Dr. Kessler describes how the food industry has created products that are very palatable and stimulate our appetite, why you can’t just eat one potato chip or one chocolate chip cookie, why we just can’t say no to food, how we reward ourselves with food, our culture of overeating and how to get control over what we eat and how much we eat.

I found this book to be interesting because of the focus on the food industry, what has been done to develop food products and steps needed to stop overeating..  The book provides multiple descriptions of foods with their layers and combinations of sugar, fat and salt that results in stimulating us to eat more and makes the food product more palatable.   I offer several examples:

Buffalo wings – deep fried wings served with a creamy or sweet dipping sauce that is heavily salted.  Sugar on salt on fat on fat on fat.
Spinach dip – high fat, high salt dairy product.  Salt on fat.
White chocolate mocha frappuccino – coffee diluted with a mix of sugar, fat and salt.
Chocolate chip ice cream sundae topped with cookie crumbles, fudge sauce and whipped cream – multiple layers of sugar, fat and salt.

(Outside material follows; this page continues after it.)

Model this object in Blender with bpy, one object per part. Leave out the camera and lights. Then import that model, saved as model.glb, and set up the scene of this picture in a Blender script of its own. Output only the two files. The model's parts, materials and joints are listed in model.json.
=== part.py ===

In the chapters spent on changing our behavior and eating less and making better food choices, Dr. Kessler describes the rules of disengagement.   Just having willpower is not enough.   Willpower is about your temptation to resist.   We have to stop viewing overeating as an absence of willpower.  Setting rules to keep us from overeating or making poor choices helps us take the steps to reverse our habits.  Rules are guided by higher brain function and need to be kept in mind to help us with unconscious actions.  Rules also provide context for the reasons needed to not give in to our impulses and the positive consequences.  Over time the rules established to guide our behavior become second nature.

To change the way we eat, we need a plan, we need to focus on how we approach food, and we need to recognize that making progress is incremental and requires effort.